(AIM OF THE EXERCISE) Begin at the line containing "Write part 3" in the entries below and end at the line containing "lowest X and Y."; transcribe that range exactly and nothing outside it.

━━━━━ THE INPUT ━━━━━

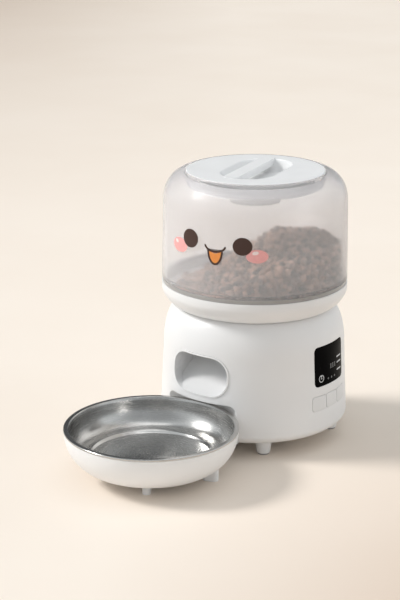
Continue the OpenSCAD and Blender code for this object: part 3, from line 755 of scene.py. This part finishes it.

━━━━━
━━━━━ THE INPUT ━━━━━

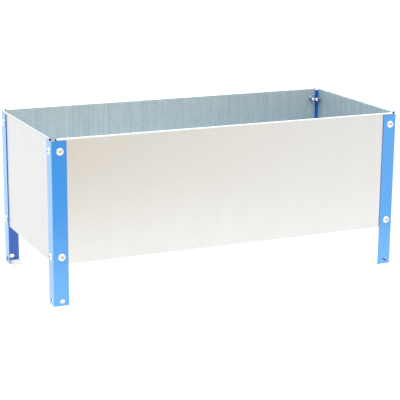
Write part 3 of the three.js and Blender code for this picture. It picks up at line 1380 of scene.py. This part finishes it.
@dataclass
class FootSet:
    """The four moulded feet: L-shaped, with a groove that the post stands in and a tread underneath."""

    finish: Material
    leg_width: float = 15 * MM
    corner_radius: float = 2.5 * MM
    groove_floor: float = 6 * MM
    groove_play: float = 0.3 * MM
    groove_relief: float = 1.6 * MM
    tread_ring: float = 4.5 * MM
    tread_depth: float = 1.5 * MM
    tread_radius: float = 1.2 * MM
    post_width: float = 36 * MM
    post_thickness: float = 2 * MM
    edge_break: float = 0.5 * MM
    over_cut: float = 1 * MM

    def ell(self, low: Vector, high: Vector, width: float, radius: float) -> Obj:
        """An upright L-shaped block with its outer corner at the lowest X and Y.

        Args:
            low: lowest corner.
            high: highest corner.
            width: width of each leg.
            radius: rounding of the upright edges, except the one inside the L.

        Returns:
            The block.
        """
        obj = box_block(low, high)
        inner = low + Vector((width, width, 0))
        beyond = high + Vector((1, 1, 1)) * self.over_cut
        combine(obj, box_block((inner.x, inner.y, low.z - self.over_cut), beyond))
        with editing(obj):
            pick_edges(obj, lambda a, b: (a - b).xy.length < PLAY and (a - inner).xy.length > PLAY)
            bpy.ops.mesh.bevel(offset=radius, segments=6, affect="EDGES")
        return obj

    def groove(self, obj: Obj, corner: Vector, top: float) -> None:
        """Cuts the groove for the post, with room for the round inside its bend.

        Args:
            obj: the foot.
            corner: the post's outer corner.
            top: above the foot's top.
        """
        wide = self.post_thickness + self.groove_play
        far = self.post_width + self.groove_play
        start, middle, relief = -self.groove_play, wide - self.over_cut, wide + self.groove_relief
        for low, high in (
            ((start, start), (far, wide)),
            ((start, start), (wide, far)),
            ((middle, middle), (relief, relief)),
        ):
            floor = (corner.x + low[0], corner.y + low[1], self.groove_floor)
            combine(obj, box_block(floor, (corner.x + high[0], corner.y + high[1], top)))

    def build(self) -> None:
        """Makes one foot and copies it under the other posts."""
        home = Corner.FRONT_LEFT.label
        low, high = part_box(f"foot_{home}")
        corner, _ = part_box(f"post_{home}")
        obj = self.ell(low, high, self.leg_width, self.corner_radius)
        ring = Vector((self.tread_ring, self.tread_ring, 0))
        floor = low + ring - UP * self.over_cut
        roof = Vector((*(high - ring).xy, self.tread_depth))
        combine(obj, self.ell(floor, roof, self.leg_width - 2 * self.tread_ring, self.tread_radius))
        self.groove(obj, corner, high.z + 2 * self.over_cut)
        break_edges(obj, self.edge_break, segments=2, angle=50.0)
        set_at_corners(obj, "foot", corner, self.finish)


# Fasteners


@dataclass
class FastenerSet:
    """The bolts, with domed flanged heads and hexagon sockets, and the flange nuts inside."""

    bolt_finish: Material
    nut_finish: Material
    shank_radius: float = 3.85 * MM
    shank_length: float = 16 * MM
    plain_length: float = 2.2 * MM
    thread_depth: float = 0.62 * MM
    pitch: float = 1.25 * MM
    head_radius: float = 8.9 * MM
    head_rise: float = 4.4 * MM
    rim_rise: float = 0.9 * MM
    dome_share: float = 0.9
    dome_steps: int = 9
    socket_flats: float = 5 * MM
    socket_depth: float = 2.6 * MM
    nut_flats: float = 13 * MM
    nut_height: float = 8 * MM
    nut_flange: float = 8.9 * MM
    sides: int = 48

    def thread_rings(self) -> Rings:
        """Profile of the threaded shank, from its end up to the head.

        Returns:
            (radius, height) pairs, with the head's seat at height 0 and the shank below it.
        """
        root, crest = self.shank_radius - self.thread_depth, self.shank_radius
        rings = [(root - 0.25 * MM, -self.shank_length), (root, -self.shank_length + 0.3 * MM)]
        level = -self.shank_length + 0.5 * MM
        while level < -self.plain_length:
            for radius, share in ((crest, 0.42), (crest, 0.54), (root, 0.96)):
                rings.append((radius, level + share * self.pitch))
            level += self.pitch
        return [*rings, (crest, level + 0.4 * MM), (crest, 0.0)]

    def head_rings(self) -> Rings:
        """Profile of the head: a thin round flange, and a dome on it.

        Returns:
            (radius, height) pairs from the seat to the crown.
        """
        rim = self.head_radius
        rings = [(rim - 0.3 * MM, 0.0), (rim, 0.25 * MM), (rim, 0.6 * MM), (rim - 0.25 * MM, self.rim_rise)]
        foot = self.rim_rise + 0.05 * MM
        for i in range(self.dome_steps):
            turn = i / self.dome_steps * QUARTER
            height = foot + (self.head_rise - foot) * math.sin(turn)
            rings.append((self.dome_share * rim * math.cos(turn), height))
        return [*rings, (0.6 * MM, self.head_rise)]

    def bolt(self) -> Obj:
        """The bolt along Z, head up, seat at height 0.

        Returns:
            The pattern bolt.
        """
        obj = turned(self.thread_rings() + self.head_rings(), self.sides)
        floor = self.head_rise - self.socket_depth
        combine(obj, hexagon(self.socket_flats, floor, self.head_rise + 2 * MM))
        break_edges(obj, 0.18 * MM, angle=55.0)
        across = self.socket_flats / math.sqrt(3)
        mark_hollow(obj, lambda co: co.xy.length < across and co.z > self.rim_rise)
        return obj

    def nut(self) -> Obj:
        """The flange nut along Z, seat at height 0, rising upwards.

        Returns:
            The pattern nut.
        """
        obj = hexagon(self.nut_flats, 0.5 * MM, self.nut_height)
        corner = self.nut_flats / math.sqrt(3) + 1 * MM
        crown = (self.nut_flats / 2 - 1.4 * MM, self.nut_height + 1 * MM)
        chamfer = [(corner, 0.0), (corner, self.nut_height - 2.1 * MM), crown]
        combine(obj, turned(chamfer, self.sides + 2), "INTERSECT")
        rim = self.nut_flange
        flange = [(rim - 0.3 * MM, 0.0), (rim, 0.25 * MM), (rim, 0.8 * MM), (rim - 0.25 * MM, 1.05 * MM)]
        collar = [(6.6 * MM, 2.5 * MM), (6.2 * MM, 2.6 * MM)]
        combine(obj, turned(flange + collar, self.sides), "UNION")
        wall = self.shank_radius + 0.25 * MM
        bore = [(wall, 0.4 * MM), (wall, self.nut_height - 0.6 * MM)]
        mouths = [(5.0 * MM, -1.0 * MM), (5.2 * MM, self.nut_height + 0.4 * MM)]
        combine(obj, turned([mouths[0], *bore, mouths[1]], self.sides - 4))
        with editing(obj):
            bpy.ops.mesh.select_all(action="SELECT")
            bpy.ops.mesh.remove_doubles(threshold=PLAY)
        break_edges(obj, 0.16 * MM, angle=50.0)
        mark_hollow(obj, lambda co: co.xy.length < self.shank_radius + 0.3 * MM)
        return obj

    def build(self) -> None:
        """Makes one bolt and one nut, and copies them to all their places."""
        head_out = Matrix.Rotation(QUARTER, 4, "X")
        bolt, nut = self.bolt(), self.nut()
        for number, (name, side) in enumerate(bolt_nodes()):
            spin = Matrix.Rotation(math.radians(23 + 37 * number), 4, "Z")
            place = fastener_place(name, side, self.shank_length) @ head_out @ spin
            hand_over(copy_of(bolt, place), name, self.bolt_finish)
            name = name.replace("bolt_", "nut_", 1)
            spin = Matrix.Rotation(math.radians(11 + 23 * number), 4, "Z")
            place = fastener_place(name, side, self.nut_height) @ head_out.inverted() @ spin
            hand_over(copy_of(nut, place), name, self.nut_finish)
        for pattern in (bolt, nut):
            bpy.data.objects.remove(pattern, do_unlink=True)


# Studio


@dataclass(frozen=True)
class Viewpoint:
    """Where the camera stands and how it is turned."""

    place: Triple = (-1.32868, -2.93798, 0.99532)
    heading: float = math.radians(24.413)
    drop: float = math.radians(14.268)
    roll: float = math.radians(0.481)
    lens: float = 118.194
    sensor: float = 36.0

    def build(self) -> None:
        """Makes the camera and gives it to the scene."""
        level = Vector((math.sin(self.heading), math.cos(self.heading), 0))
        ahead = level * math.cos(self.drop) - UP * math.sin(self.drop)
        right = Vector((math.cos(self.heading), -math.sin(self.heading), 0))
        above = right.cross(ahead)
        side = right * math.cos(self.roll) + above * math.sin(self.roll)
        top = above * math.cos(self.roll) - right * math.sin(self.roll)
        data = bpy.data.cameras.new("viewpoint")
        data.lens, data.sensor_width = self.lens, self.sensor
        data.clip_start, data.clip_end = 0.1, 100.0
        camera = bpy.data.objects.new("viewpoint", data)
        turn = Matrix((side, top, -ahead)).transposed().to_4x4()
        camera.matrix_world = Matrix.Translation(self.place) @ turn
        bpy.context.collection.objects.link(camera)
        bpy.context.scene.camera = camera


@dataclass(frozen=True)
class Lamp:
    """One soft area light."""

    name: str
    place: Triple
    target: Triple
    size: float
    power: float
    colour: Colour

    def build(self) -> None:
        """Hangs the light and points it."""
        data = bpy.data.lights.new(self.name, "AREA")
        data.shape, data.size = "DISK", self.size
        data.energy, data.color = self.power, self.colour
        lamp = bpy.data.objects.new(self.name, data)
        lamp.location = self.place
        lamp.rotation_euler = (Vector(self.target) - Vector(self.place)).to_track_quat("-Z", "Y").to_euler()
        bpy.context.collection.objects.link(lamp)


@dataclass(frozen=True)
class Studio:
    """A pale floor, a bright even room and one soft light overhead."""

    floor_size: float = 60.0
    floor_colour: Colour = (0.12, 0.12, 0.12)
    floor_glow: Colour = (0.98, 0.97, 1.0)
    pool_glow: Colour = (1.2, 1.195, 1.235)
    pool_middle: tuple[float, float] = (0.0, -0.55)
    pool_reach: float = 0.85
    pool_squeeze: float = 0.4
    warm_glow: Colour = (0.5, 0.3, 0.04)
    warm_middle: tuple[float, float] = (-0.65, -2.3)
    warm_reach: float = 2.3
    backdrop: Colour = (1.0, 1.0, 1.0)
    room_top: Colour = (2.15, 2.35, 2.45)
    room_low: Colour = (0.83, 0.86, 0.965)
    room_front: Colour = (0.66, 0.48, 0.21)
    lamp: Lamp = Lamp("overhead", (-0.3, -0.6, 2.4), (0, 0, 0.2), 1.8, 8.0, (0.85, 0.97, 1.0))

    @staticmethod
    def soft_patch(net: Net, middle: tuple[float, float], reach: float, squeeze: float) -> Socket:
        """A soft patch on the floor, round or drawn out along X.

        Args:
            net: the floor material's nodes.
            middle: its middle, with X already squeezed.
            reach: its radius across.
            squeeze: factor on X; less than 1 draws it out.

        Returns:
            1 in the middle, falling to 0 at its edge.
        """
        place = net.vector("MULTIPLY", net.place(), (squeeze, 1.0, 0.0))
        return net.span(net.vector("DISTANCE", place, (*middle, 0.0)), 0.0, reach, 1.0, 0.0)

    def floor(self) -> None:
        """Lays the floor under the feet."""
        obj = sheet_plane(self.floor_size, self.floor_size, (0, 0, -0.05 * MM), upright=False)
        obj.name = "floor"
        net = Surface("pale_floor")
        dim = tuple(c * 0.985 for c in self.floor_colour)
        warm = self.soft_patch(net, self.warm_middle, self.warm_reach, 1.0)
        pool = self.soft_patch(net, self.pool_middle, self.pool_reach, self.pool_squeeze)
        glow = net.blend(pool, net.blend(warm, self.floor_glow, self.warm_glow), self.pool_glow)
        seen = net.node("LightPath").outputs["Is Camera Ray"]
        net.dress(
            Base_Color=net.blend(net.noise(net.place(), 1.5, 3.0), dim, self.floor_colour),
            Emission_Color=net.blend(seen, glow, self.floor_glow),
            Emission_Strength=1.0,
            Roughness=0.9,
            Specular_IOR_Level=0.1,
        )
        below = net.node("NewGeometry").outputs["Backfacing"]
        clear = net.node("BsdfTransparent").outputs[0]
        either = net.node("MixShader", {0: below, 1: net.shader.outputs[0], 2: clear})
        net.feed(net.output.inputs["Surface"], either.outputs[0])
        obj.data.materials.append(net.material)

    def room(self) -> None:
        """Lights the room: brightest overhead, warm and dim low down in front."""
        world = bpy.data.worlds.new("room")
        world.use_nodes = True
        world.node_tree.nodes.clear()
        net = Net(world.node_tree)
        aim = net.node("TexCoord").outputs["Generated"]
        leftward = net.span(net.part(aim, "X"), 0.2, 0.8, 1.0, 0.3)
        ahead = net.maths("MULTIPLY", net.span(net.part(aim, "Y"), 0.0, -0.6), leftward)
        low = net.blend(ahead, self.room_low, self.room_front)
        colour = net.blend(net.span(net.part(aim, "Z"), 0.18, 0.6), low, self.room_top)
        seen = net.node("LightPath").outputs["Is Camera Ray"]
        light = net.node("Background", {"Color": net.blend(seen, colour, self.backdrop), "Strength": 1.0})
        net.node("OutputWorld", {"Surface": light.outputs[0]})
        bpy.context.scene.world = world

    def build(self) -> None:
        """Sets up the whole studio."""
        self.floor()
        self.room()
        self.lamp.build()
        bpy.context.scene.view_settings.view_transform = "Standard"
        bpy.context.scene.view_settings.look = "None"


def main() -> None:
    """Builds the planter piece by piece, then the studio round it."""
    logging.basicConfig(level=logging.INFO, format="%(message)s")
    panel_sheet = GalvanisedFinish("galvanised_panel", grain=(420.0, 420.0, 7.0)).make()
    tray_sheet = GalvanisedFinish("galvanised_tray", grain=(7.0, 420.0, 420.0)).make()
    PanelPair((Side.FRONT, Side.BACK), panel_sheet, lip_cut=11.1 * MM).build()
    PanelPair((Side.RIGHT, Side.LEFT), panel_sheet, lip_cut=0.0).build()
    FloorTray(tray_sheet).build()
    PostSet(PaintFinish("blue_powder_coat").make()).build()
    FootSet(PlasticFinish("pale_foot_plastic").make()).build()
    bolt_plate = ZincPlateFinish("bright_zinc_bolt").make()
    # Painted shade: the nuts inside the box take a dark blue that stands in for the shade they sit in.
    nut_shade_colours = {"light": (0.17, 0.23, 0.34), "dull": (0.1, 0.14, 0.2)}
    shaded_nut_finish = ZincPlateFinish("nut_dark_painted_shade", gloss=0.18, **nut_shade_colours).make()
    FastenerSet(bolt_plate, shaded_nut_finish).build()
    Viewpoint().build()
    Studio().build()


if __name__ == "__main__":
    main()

━━━━━

(SOLUTION TO THE EXERCISE)
Write part 3 of the three.js and Blender code for this picture. It picks up at line 1380 of scene.py. This part finishes it.
@dataclass
class FootSet:
    """The four moulded feet: L-shaped, with a groove that the post stands in and a tread underneath."""

    finish: Material
    leg_width: float = 15 * MM
    corner_radius: float = 2.5 * MM
    groove_floor: float = 6 * MM
    groove_play: float = 0.3 * MM
    groove_relief: float = 1.6 * MM
    tread_ring: float = 4.5 * MM
    tread_depth: float = 1.5 * MM
    tread_radius: float = 1.2 * MM
    post_width: float = 36 * MM
    post_thickness: float = 2 * MM
    edge_break: float = 0.5 * MM
    over_cut: float = 1 * MM

    def ell(self, low: Vector, high: Vector, width: float, radius: float) -> Obj:
        """An upright L-shaped block with its outer corner at the lowest X and Y.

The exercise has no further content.